You’ll see what it looks like when you compile it to PDF.

Bullet Points and Indentation

There are 3 types of bullet points listing, itemize(points or dashes), enumerate(using numbers and abc’s) and description, can be nested. No external package required. Code is like this:

\begin{itemize}
    \item Be Professional

        \begin{itemize}
            \item Formal

            \item Subject Line - State the Purpose

            \item Hello, Good Morning, Good Afternoon ...

            \item Clear, concise, get to the point

            \item Proofread everything
        \end{itemize}

    \item Don't be Emotional

        \begin{itemize}
            \item Angry, Sad, Frustrated.

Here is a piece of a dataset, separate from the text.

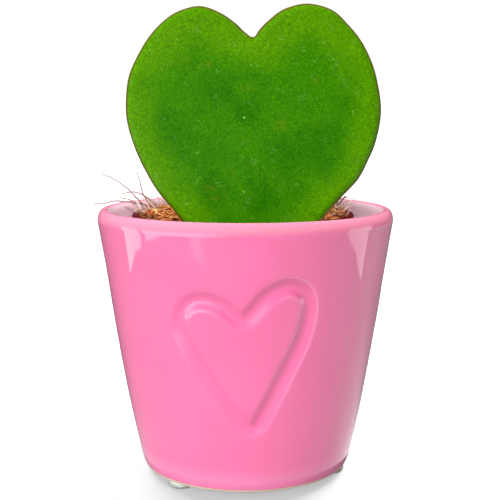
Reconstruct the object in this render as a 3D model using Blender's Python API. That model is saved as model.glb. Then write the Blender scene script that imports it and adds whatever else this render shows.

            \item Never assume the receiver will take your message the way you expect.

            \item Limit the exchanges

            \item Limit the "reply all" Button

            \item Acronyms

                \begin{description}
                    \item[yes]: TQM(Total Quality Management)/CEO/ROI

                    \item[no]: LOL/TTYL/CUL8R
                \end{description}
        \end{itemize}
\end{itemize}

Compilation

\LaTeX is so great when it work with Makefile. I didn’t write much for my Makefile, here is the general template:

LC = pdflatex  # LC stands for Latex Compiler
SOURCE = assign5.tex
OUTPUT = assign5.pdf

make: all

all: $(SOURCE)
    $(CC) $(SOURCE) $(OUTPUT)
    okular $(OUTPUT) #okular is my pdf viewer.

When you see an error or warning while compiling PDF from .tex files, read where the problem is, and type X then enter to quit compilation. Otherwise sometimes pdflatex will drain your CPU resource.
When you finish your document, put \end{document} at the very bottom.

texlive

This is the package you need to install under your system. For Linux users, package manage systems should already include most of the latex packages.
For RHEL and Fedora users, type

sudo yum install texlive*

should do the intallation job.
I will add more \LaTeX notes when it comes to me.